In this context, often it’s good money after bad, to be perfectly frank.

The last reply deserves a TTT.

I am so damn tired of saying WHAT?

BTW, I was never the one to crank it at gas stations or in traffic… but when the right song was on I sure got heavy on the throttle.

Country Squire:

I mentioned a sub because it can make such a huge difference sound, does not mean it must be loud or boomy, a simple self powered sub is a fantastic bang for the buck - I believe it is the best add on for car stereo ever - even more so than CD players.

Professional mobile electronics installer here.

There are many different ways to rate amplifier power, and most of them are used to lie to the consumer.

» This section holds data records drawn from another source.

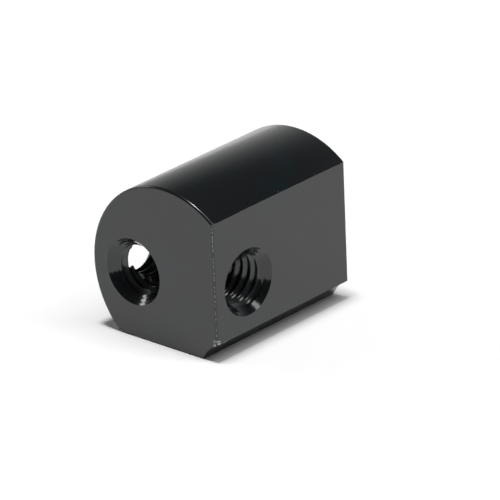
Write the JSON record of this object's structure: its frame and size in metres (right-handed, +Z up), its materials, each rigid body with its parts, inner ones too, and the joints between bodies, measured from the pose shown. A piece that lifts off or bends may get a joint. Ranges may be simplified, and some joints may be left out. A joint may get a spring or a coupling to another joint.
{
  "type": "machined mounting block",
  "caption": "Short round-bar mounting block with side and base flats, a hollow relief between them, and tapped holes along and across the bar.",
  "frame": {"origin": "middle of the base flat's plane: halfway along the bar, and halfway between the round side and the side flat", "axes": "+X out of the side flat, +Y along the bar away from the end with the nearer cross hole, +Z up from the base flat"},
  "size_m": [0.0082, 0.01, 0.0086],
  "materials": {
    "anodised_aluminium": "satin black anodising, worn to bright metal along the front corner"
  },
  "bodies": {
    "root": {"mounting_block": "anodised_aluminium"}
  },
  "joints": []
}
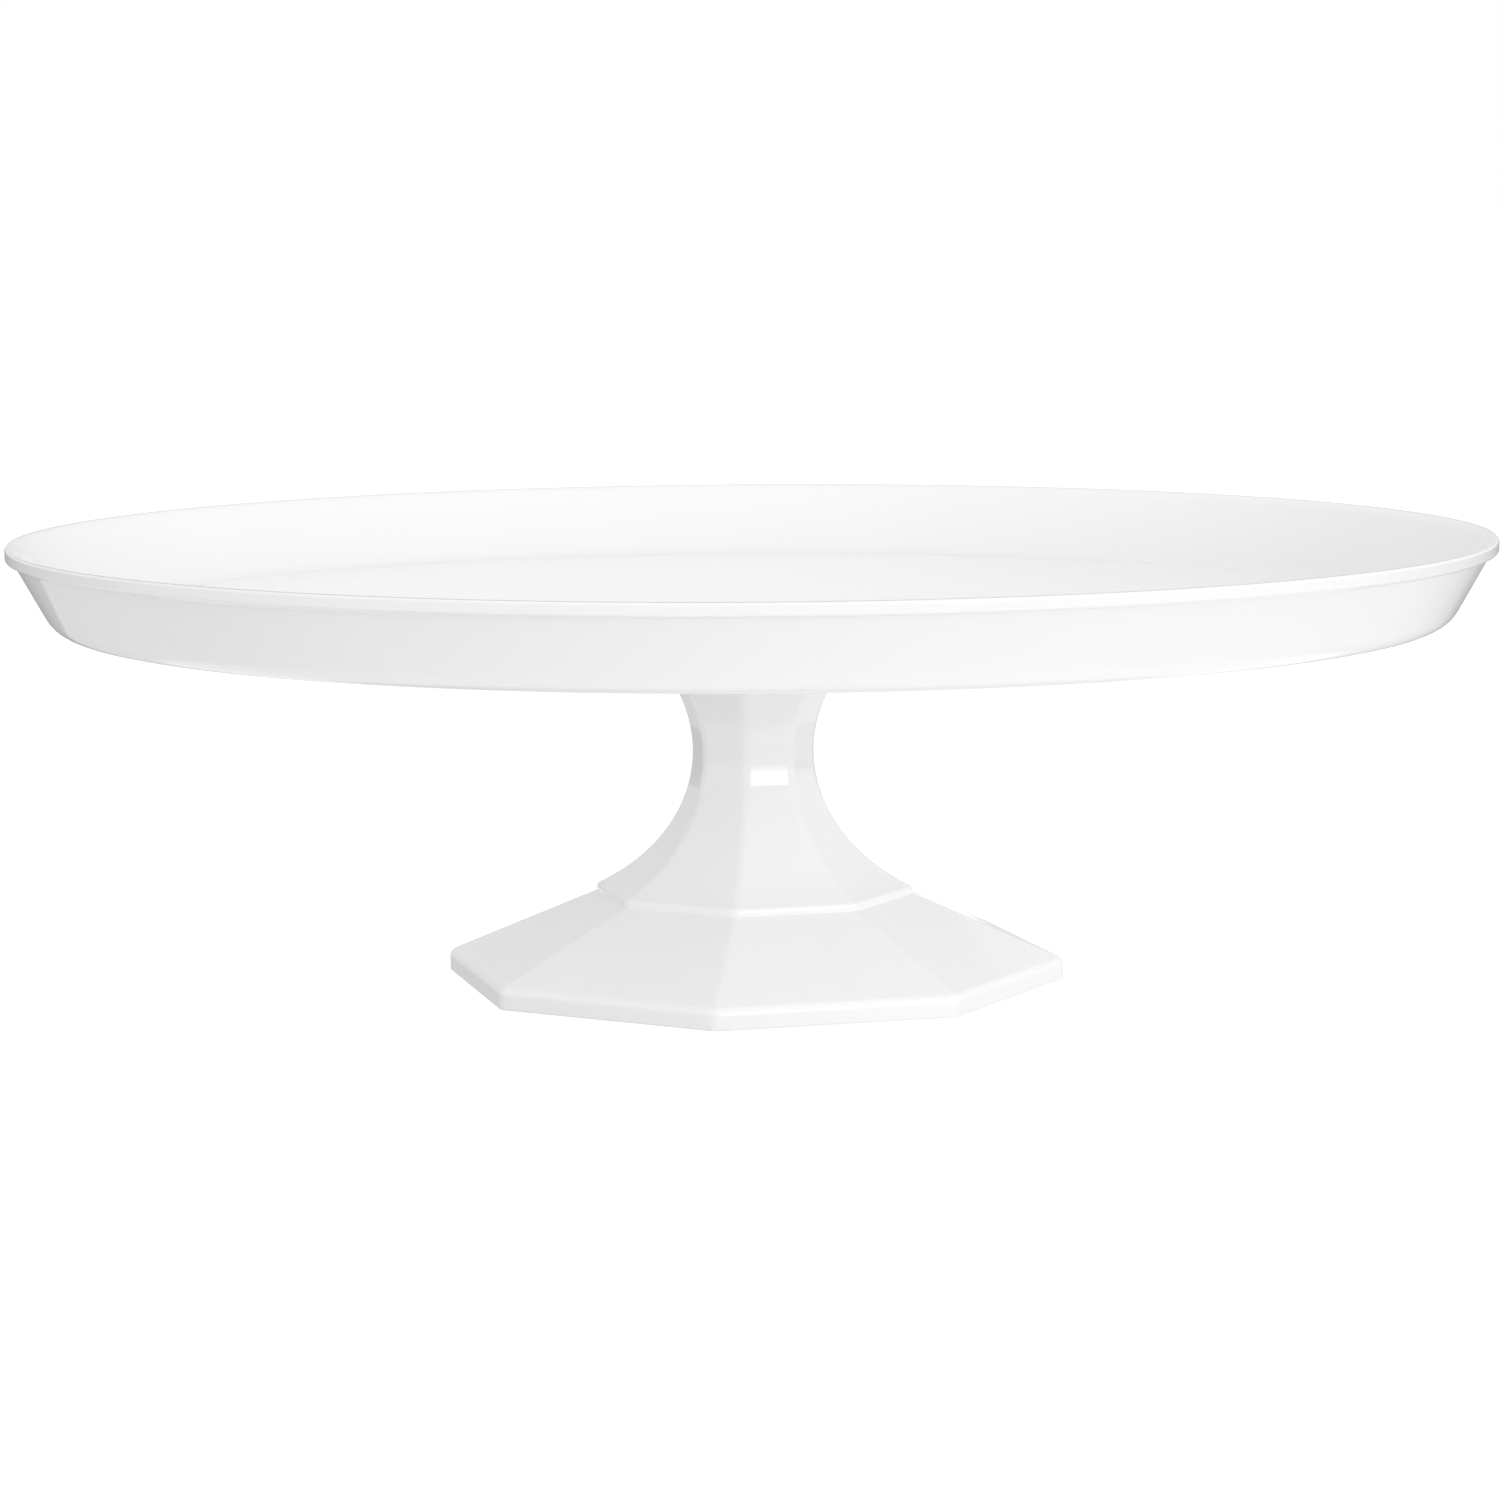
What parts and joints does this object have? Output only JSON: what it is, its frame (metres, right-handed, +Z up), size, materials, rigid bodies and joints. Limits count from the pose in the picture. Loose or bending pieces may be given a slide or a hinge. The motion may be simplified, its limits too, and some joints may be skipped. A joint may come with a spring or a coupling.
{
  "type": "cake stand",
  "caption": "White plastic pedestal cake stand: a wide round plate with a low slanted wall and a thin lip, plugged onto a waisted octagonal pedestal.",
  "frame": {"origin": "centre of the foot's underside, on the surface the stand rests on", "axes": "+Z up along the stand's axis; the pedestal's corners lie on X and Y and half way between them"},
  "size_m": [0.35, 0.35, 0.1059],
  "materials": {
    "white_plastic": "gloss"
  },
  "bodies": {
    "pedestal": {"pedestal": "white_plastic"},
    "plate": {"plate": "white_plastic"}
  },
  "joints": [
    {"name": "plate_lift", "type": "slide", "parent": "pedestal", "child": "plate", "axis": [0, 0, 1], "range_m": [0, 0.03]}
  ]
}
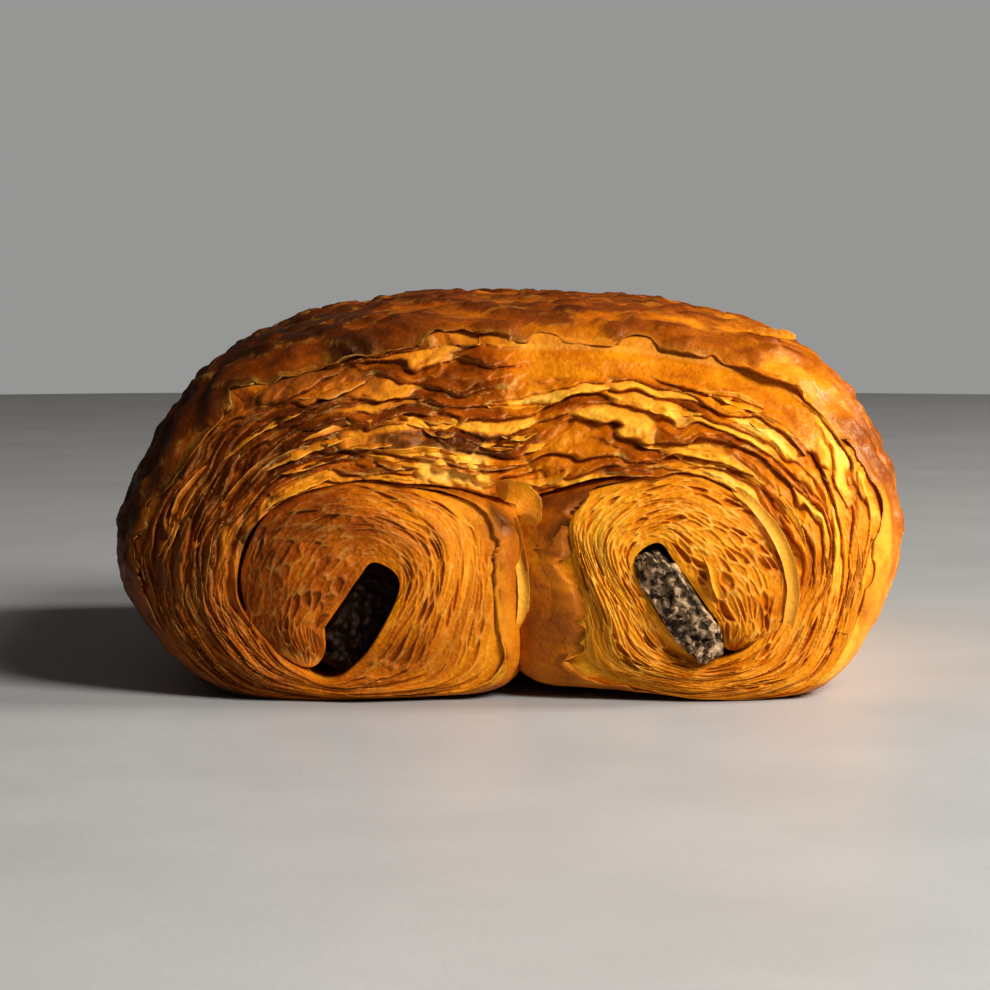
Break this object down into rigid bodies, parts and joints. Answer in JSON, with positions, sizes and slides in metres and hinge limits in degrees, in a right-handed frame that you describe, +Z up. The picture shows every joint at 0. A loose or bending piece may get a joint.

Ignore any power rating that says “peak,” “max,” or anything like that. We often jokingly call this the ILS rating----the amplifier may actually produce that much power if lightning strikes it.

RMS is generally regarded as the more honest rating, but even there, each manufacturer tests by a slightly different standard, so it can be difficult to compare brands.

In any event, most name-brand head units produce about the same power, and its usually plenty enough for most people’s everyday listening. There are some no-name brands that are lacking in power…but if you stick with a name brand and spend around $125+, power output will be about the same.

What is it you don’t like about the system you have now? If you can be specific, including what kind of car and what you have now, and what your goal is, I may be able to offer some suggestions.

Oh, my system now is just terrible. The rear speakers are salvagable, perhaps, but that’s it. It’s an old tape deck/radio in which the tape deck and radio are shot. The tape deck just sounds way off and the radio has reception that inexplicably goes in and out all the time.

So I was gonna overhaul the whole system… I just wanted to get an idea of what I was looking at. I want to put a cd/mp3 head unit in there, some new dash speakers (they’re 5", but I can carve the dash out to put 5.25" or whatever the more common speakers are), and then some new rear speakers, in that order.